After a brief discussion with the Packaging Tools Team today I am proposing to fix this in DNF: have a configuration option in DNF making it run the RPM transaction itself in a forked process. The main problem then is communicating the transaction progress back to the the original process. We can not support the current callback interface fully, as that would require us to serialize and deserialize/re-build package header objects which is not technically possible at the moment. The answer to this will be a simpler interface, yet with enough information so the client app (Anaconda) can report progress/failures.
(In reply to Ales Kozumplik from comment #8)

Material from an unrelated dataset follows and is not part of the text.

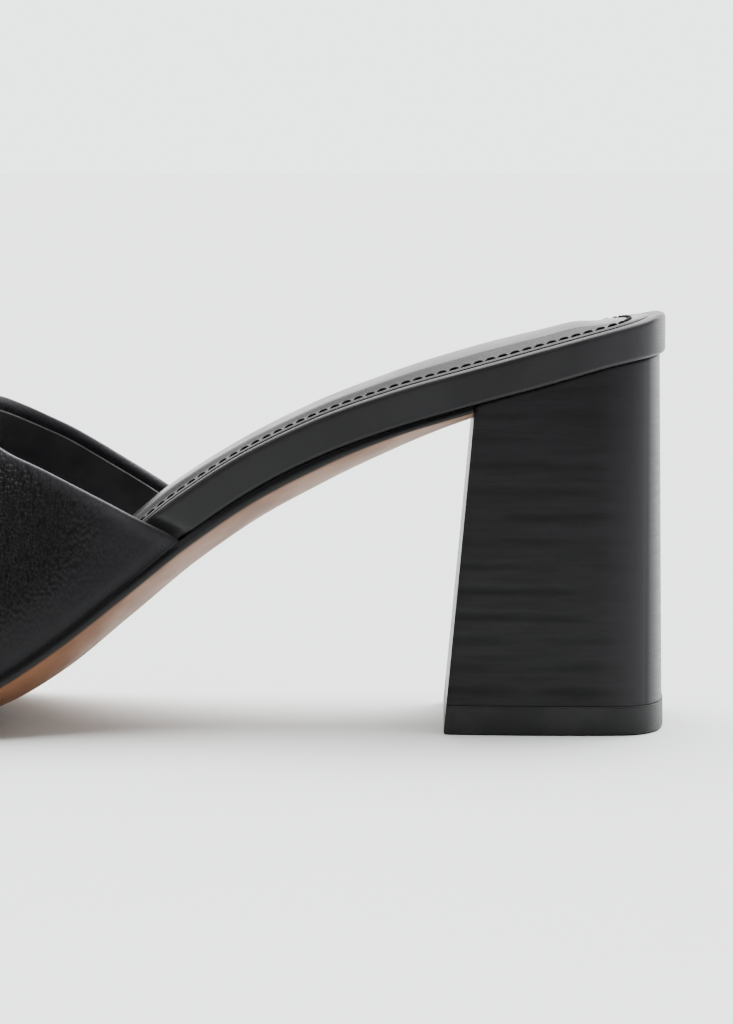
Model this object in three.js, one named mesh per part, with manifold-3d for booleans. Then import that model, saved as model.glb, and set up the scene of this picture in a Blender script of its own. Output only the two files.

> Since I'm starting to work on a DNF payload for Anaconda I will be fixing
> this in some way sooner or later.
Thanks a lot!
> This can not be corrected on the RPM level, one of the reasons is that the
> package hooks expect to be chrooted when invoked.
> After a brief discussion with the Packaging Tools Team today I am proposing
> to fix this in DNF: have a configuration option in DNF making it run the RPM
> transaction itself in a forked process. The main problem then is
> communicating the transaction progress back to the the original process. We
> can not support the current callback interface fully, as that would require
> us to serialize and deserialize/re-build package header objects which is not
> technically possible at the moment. The answer to this will be a simpler
> interface, yet with enough information so the client app (Anaconda) can
> report progress/failures.
I think a simpler interface would be enough for the installer. To get a notion on what we need, please have a look at the script  we use now to run yum in a separate process and the installation method  that processes its output.
We would be really glad to remove these "pieces of magic" from our codebase.
We don't plan to work on this bug now. There will be huge changes across RPM.